An untruthful salesperson might promise that the timeshare investment will appreciate in value as an investment, as real estate has historically been a hedge against inflation. The unit could indeed appreciate in value if one considers that only 25 to 50% of the purchase price is the actual value of the real estate; the rest is just marketing and administrative costs – the costs of roping in the sheep with free breakfasts and fake prizes.  Even more so than with a new car, depreciation in the unit’s value will be significant and almost instantaneous.  For example, I see a Hilton Head resort still selling timeshares for $23,000 while resales in the same resort are simultaneously occurring at 10 to 15% of this price.  Depreciation will only get worse with time, too, as maintenance fees increase faster than the rental value of the unit.

Fraudulent resale scams

Fraudulent timeshare resellers are in abundance nowadays; many of them appear at the top of Internet search results.  They contact timeshare owners (including me) with bogus offers above original purchase price, but a substantial advance fee must first be paid. Then they disappear with the money. There were over 5000 such complaints to the Federal Trade Commission last year alone. (The last scam letter I received required me to act before September 12th; that must mean that the boiler room will be vacated on September 13th.)  This makes my job as an appraiser harder, as clients want to hold on to their inflated beliefs about the value of their timeshares.  It is hard for anyone to accept the reality that he or she has been conned. 
Two such resellers have already been shut down with 14 individuals sentenced to prison. Creative Vacation Solutions and Universal Marketing Solutions were shut down after bilking 22,000 victims in the U.S. and Canada of $30 million between 2007 and 2010.  Ringleader Brian Christopher Morris of Boynton Beach, Florida was sentenced to 14 years in prison. Another such firm, Timeshare Liquidators of Boca Raton, Florida, just received 5 indictments two weeks ago for a similar scheme, and Florida law enforcement is going after others.

In this particular case, the timeshare had been purchased for about $12,700 in 2006 and a reseller was promising $20,000, but comps supported a value no more than $2000. The reseller required the seller to make a $1750 deposit.  Perhaps the mystery buyer was a Nigerian prince?

One problem with timeshares is the ever-increasing maintenance fees that eventually overtake the rental value of the unit.  If the timeshare is not in a good exchange program, the unit owners will start defaulting on their maintenance fees to the point where the resort goes bankrupt.  Maintenance expenses always increase faster than consumer price inflation because they are subject to price inflation in maintenance costs as well as the accelerating deterioration of the buildings over time.

I remember appraising one such resort in the Poconos.  All of the timeshare owners had defaulted in a resort known as Mountain Ridge, which was developed between 1982 and 1989.  A developer had assembled the units all over again and renovated them to start the “fractional ownership” process all over again.

Five years ago I inherited a 1980s vintage timeshare at Fairfield Sapphire Valley in North Carolina with monthly maintenance fees of $40. Five years later, that maintenance fee is now $80, requiring me to pay $960 per year for a unit with a rental value of about $850 for one week.
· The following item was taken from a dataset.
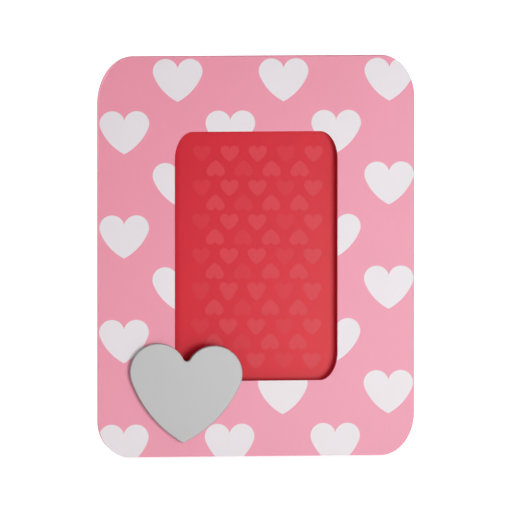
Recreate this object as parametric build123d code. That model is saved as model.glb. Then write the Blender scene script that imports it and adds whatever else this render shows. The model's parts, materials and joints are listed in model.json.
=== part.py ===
from build123d import *
from math import atan2, cos, degrees, hypot, radians, sin, sqrt, tan
import os

# Portrait photo frame with an easel back. Lengths are millimetres, angles are degrees.
# The frame is drawn upright: the printed front is at Y = 0 and faces -Y, the bottom edge
# is at Z = 0 and the middle is at X = 0, so "behind" means towards +Y. At the end the
# whole frame leans back on its strut, and the table it stands on becomes Z = 0.

# Stance
lean_angle = 15.0
strut_opening = 28.0

# Panel and printed facing
panel_width = 186.0
panel_height = 235.0
core_thickness = 11.4
facing_thickness = 0.6
border_left = 44.7
border_right = 45.3
border_top = 44.0
border_bottom = 44.45

# Corners of the panel, each a quarter ellipse with a reach across and a reach up: top right,
# top left, bottom left and bottom right. The window's corners are all alike.
top_right_across, top_right_up = 18.5, 24.5
top_left_across, top_left_up = 21.0, 28.3
bottom_left_across, bottom_left_up = 17.5, 20.5
bottom_right_across, bottom_right_up = 19.5, 25.5
window_corner_across = 10.5
window_corner_up = 16.4

# Rebate behind the window, for a 4 by 6 inch picture, and what it holds
picture_width = 101.6
picture_height = 152.4
rebate_clearance = 1.0
rebate_corner_radius = 3.0
glazing_thickness = 2.0
glazing_clearance = 0.5
glazing_to_card = 0.05
card_thickness = 0.4
backing_thickness = 3.0
backing_clearance = 0.3

# Heart plaque
plaque_thickness = 4.0
plaque_lobe_radius = 16.6
plaque_lobe_offset = 16.5
plaque_side_radius = 69.0
plaque_tip_drop = 41.2
plaque_notch_radius = 2.2
plaque_tip_radius = 1.0
plaque_edge_chamfer = 0.4
plaque_turn = 2.7
plaque_from_middle = 41.9
plaque_above_bottom = 49.6

# Easel strut
strut_thickness = 3.0
strut_top_width = 38.0
strut_foot_width = 58.0
strut_corner_radius = 5.0
strut_top_clearance = 0.6
strut_edge_chamfer = 0.3
hinge_height = 150.0

# Easel hinge
pin_radius = 1.0
pin_end = 0.5
pin_running_clearance = 0.05
pin_fixed_clearance = 0.02
leaf_thickness = 0.8
hinge_width = 34.0
knuckle_count = 5
knuckle_gap = 0.2
knuckle_to_board = 0.4
knuckle_clearance = 0.4
fixed_leaf_height = 17.0
strut_leaf_height = 22.0
strut_leaf_end_width = 22.0
leaf_corner_radius = 3.0
stop_tail_length = 6.5
stop_tail_corner_cut = 1.2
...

That’s a compounded 15% annual increase in maintenance costs over 5 years. I’ve never actually seen the unit; I exchange it each year through Wyndham, usually for a resort in Hawaii. The only saving grace to owning this unit is to participate in the Wyndham exchange program.

Is a timeshare a good investment?

The market for timeshare resales has rapidly become a buyer's market, assuming a buyer can be found. Timeshare user web sites such as redweek.com and TUG (Tug2.net) report that FSBO (for-sale-by-owner) listings have more than doubled in the last year. Many timeshares cannot even be given away because they are not considered worth their maintenance fees over the long term. Timeshare owners are legally obligated to pay these constantly escalating maintenance fees into perpetuity.

In general, a timeshare is a depreciating asset that eventually costs more to maintain than its comparable rental value.  The timeshare concept made more sense in a day and age of high inflation; it guaranteed affordable vacations long into the future.  In today’s reality of overbuilt vacation condos and resort overcapacity, there is no compelling reason to buy a timeshare.